Depressingly, the net political issue will come down to the size of the increase in the old age pension. Willie O’Dea kicked off that caper last year, and Leo Varadkar in the Department of Social Protection, who wasn’t up as early as Willie that morning, simply rolled over and said yes, here’s a fiver all around. Ultimately, babies are the best investment for old age.

There is no need for the Government to get into the procreation game but birth rates are the essential floor for capacity to support the dependent in society. Investment in policies that support children and parents, will ultimately be the better payoff in an ageing society.

But there is no real engagement in that sort of substantive thinking, and if the fiver all around on the old age pension is only emblematic, it’s a good emblem.

The real issue of capacity in the political system comes now.
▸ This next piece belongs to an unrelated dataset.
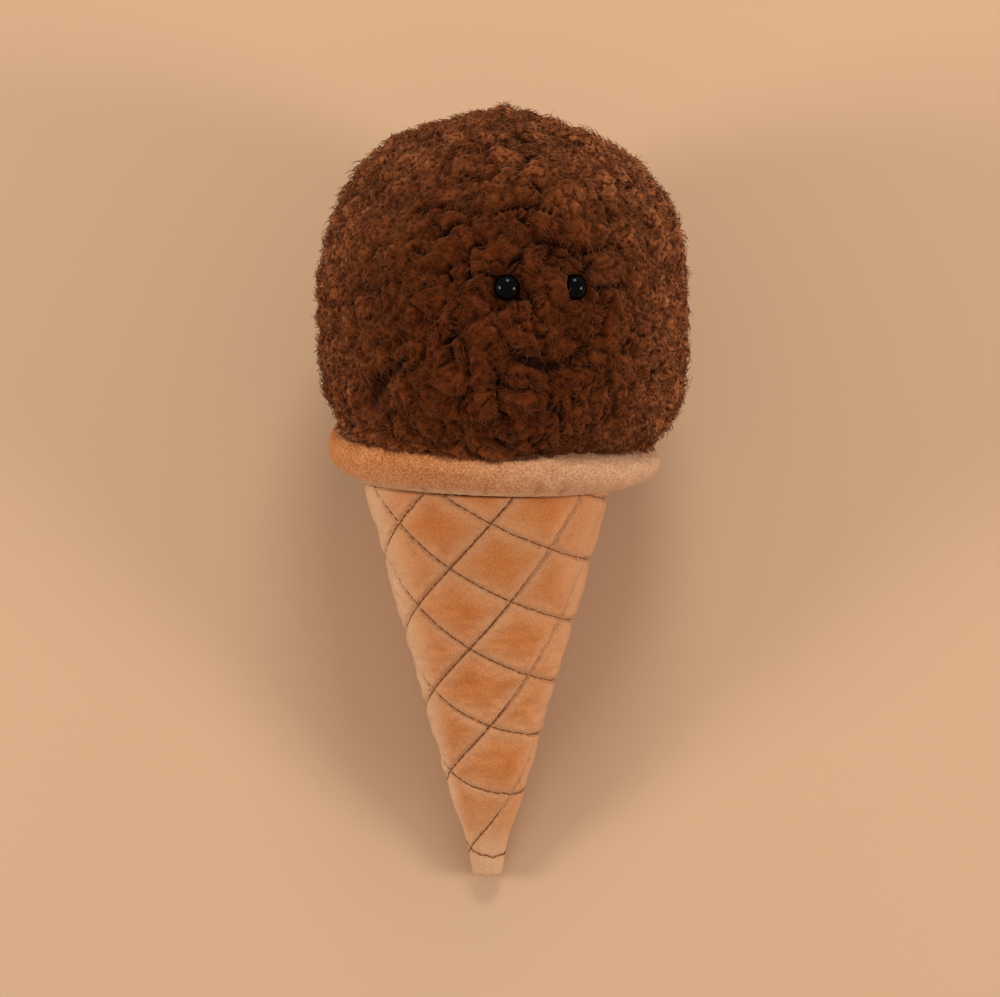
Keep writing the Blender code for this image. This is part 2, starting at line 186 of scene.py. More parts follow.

Today, the summer economic statement will be published, and the countdown to the budget
begins.

You will hear a lot of nonsense about the Dáil going on holidays this Friday. In fact, it’s the last best chance to think reflectively on policy, to visit with constituents who will otherwise scarify their TDs because they haven’t seen them, and yes, to get a good holiday too.

Regrettably, there hasn’t been enough rest or reflection in the political system. Constantly scurrying to emphasise with the latest protest group or to outwit the competition tactically, is grist to the mill.

But, in the end, there is a requirement to focus on just a few key deliverables. For this Government, it has until budget day to do that.